Такой поворот событий взбудоражил всех. Завсегдатаи парижских кафе, в большинстве прилично одетые молодые люди, произносили пылкие речи. Народ попроще высып а́л на улицы. То тут, то там полиция пробовала вмешаться – и получила отпор. И вот уже прозвучали первые выстрелы, появились раненые и убитые… По городу поползли зловещие слухи. Вспоминали о происшедшем тремя месяцами ранее столкновении горожан с Французской гвардией, служившей в Париже чем-то вроде военной полиции.

Мария-Антуанетта с детьми (с картины Э. Виже-Лебрен)
Тогда речь шла о «волнениях» рабочих, которым владелец обойной мануфактуры Ревельон ниже всякого предела скостил подённую плату. Те в ответ разгромили дом фабриканта, причем, видимо, норовили добраться и до его головы. Но не застали обидчика на месте и, пошумев, стали расходиться. Тут вмешались гвардейцы и королевские швейцарцы. Они оцепили предместье Сент-Антуан, где все это случилось, и, без разбора уложив немало безоружных людей, легко навели порядок. Потом военно-полевой суд приговорил двоих – мужчину и женщину – к повешенью и отправил многих подёнщиков на галеры и в тюрьму. Того же ждали сейчас. Боялись «военной экзекуции», тем паче, что разнеслась весть, будто на Марсовом поле, обычном месте парадов и гуляний, королевские полки разбивают большой военный лагерь. Один кавалерийский отряд даже вошёл в город и расположился на площади Людовика XV, где долго стоял без приказа и движения, лишь усугубляя всеобщее беспокойство.

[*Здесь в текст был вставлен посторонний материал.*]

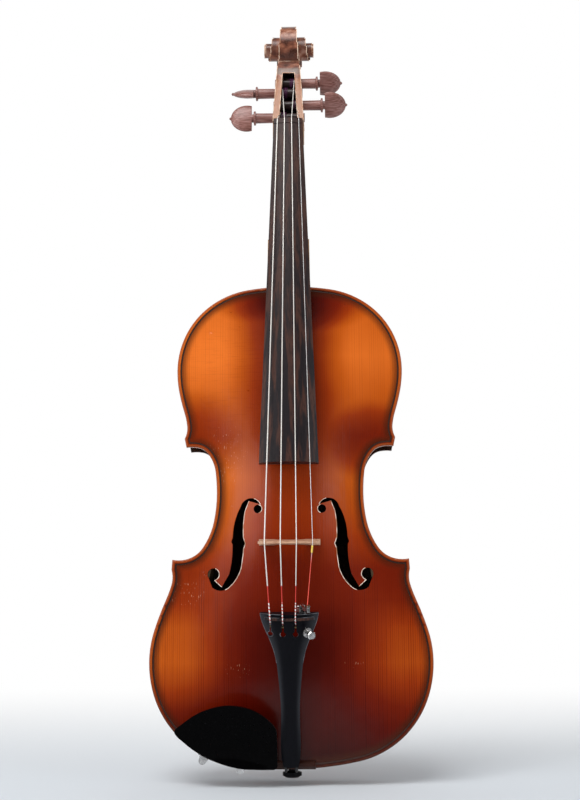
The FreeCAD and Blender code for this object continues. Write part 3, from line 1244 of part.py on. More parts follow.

Рисуя в воображении картину этой ежеминутно растущей смуты, стоит принять во внимание и такую немаловажную подробность, как темперамент французов. Николай Михайлович Карамзин, побывавший в столице Франции через год после описываемых событий, в своих знаменитых «Письмах русского путешественника» особо подчеркивает то, что кажется ему «главною чертою в характере Парижа: отменную живость народных движений, удивительную скорость в словах и делах. Система Декартовых вихрей могла родиться только в голове француза, Парижского жителя. Здесь всё спешит куда-то…» Куда спешила в те лихорадочные дни сама французская история, никто ещё не понимал, но её вихри уже бушевали в умах и сердцах парижан. Угроза мятежа явственно ощущалась в воздухе.